それを、せめて彼らの代で断ち切ってあげられないかと、そんなことを考えながら仕事をしていますが、さて…。
また、先輩としてのご意見をお聞かせください。

僕の友人の夫で自衛隊幹部だった人が定年になったということで、赴任地から帰ってきました。今は目的が無くなってしまったのか毎日パチンコで時間を潰すしかしなくなって、勤めていた頃の凛々しかったことが嘘のようだと嘆いております。
生活は楽でも、なにか充たされない老後を送るのではつまらないとカルチャーに通っているのですが…。
(2011年01月30日 19時50分25秒)

Re[1]:私の仕事遍歴1 「施設での住み込み(3) 様々な障害を持つ子ども達 」(01/26)  
msk222さん、こんばんは。

>ただ、理不尽なハンデを負っている彼らのほとんどが、家庭や、血類の歴史的な負の遺産をひきづってしまっている気がします。

よくわかります。私が以前働いていた就労継続支援事業所を利用している人たちも、そうでした。

>それを、せめて彼らの代で断ち切ってあげられないかと、そんなことを考えながら仕事をしていますが、さて…。
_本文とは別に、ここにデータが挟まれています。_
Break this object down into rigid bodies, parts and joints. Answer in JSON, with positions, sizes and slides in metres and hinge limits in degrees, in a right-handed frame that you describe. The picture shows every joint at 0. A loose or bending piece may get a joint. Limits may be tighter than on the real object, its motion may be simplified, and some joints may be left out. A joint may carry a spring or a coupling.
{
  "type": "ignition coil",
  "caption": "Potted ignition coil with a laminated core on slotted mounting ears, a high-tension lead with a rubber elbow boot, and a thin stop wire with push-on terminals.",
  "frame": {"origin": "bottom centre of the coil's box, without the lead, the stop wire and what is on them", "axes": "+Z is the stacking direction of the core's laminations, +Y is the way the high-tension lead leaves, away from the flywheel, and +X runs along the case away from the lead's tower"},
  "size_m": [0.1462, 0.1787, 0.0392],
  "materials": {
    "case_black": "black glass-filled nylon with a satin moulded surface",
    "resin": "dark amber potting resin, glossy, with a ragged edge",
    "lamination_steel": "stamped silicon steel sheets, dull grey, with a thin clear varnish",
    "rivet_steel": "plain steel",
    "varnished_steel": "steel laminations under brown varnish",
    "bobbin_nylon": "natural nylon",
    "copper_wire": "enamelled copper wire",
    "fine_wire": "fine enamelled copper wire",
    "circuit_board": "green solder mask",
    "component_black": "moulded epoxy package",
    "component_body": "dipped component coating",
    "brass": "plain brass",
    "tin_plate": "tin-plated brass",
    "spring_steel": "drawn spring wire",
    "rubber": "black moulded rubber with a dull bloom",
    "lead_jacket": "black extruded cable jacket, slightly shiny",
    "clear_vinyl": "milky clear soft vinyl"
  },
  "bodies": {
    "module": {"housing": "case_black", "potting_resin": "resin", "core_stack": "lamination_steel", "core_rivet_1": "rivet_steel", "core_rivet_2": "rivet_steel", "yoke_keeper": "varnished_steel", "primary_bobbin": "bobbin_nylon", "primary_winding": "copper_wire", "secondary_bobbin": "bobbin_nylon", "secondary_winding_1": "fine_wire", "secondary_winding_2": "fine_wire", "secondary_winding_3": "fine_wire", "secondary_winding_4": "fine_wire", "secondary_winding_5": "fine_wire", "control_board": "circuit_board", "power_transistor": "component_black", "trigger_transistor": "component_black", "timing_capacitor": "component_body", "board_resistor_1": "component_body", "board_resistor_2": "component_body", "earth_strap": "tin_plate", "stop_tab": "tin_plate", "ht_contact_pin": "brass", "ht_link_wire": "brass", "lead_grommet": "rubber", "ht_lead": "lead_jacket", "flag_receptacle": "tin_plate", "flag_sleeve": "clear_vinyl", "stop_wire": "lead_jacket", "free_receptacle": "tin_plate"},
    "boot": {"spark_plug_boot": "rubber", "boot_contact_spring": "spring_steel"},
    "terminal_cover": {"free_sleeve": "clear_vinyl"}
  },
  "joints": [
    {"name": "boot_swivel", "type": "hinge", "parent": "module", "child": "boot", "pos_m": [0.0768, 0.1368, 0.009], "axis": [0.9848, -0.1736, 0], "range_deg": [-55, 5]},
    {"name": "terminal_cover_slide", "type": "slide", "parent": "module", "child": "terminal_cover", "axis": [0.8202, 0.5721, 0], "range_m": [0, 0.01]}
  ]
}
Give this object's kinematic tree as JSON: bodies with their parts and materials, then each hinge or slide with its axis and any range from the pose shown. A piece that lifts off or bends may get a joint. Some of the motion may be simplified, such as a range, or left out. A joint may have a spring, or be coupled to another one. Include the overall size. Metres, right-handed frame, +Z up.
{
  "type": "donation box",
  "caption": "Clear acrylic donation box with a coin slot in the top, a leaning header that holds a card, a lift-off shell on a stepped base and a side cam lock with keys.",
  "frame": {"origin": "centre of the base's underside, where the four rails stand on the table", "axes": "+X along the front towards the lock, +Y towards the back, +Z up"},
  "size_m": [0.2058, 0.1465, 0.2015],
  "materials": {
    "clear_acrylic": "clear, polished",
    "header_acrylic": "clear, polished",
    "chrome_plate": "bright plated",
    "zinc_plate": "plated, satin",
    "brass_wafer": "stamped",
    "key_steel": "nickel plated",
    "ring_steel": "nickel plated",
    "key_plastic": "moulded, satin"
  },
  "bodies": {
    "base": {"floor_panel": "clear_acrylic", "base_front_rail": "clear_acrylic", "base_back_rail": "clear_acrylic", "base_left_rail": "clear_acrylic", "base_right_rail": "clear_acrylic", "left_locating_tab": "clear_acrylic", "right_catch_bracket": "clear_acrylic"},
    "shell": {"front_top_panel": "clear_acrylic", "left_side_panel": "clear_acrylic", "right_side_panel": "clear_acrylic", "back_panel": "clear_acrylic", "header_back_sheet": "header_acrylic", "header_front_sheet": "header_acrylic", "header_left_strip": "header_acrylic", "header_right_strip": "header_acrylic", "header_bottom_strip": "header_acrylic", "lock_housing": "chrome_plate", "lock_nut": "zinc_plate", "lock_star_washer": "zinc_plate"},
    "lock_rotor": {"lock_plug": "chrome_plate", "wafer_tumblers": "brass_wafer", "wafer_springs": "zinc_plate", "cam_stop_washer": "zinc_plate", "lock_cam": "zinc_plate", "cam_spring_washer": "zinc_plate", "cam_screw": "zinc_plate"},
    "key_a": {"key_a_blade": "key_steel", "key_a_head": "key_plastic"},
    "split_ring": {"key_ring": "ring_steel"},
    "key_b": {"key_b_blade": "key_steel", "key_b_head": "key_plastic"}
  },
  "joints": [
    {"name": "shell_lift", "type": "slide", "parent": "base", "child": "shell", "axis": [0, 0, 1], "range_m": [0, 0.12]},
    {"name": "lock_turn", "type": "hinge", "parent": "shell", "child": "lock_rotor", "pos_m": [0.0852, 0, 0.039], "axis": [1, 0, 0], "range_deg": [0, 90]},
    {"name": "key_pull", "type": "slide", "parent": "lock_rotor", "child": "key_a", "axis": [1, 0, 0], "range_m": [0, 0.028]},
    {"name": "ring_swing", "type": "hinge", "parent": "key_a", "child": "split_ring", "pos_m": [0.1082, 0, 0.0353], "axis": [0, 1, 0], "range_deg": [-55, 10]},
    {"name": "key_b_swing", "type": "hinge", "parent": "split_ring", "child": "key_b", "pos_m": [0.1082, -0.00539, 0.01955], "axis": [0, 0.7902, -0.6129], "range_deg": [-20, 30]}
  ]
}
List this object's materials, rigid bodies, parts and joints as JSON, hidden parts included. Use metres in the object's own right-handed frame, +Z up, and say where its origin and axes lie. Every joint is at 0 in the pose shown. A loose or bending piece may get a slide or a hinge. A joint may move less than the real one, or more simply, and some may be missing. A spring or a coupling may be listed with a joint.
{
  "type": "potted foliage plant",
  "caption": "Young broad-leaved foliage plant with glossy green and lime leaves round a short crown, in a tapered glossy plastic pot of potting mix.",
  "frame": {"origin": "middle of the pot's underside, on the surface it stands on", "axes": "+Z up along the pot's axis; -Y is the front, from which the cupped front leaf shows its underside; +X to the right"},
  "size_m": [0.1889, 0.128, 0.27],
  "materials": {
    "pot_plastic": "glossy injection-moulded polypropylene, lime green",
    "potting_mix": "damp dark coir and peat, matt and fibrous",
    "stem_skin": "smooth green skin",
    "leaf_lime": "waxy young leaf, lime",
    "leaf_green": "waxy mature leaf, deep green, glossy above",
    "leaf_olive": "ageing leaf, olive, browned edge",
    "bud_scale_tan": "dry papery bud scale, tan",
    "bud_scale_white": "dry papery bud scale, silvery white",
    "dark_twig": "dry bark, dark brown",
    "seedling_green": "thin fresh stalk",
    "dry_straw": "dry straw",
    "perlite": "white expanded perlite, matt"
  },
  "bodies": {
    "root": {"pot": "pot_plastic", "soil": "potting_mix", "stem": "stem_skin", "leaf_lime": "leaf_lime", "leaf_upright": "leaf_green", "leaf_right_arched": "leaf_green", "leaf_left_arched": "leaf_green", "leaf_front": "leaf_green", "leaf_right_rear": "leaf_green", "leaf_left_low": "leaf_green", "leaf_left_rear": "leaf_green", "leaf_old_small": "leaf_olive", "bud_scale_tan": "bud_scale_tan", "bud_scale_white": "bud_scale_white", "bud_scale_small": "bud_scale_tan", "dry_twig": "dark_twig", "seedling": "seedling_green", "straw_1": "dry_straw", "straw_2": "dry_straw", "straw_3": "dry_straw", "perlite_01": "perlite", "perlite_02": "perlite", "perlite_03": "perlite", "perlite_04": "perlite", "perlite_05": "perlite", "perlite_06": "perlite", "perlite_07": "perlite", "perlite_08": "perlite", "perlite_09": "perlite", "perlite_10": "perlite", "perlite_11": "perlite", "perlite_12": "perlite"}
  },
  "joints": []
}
断ち切ることは易しいことではないけれど、本人の前向きな意思と周囲の支えと、とりまく一般の人たちの理解があれば、不可能なことではないと信じています。
諦めず、粘り強い継続が必要ですが、人間ですから疲れたり思わぬ事態に傷ついたりすることでしょうが、そのあたりは大らかに乗り越えていただきたいと思います。

>生活は楽でも、なにか充たされない老後を送るのではつまらないとカルチャーに通っているのですが…。

できれば、仕事をしている間に、やってみたいことに少しでも手をつけておいた方が良いのでしょうけれど。
年齢が高くなると、新しいことを吸収したり身につけたりする力は弱くなりますから、面白くなる前にめげてしまうということもあるでしょうからね。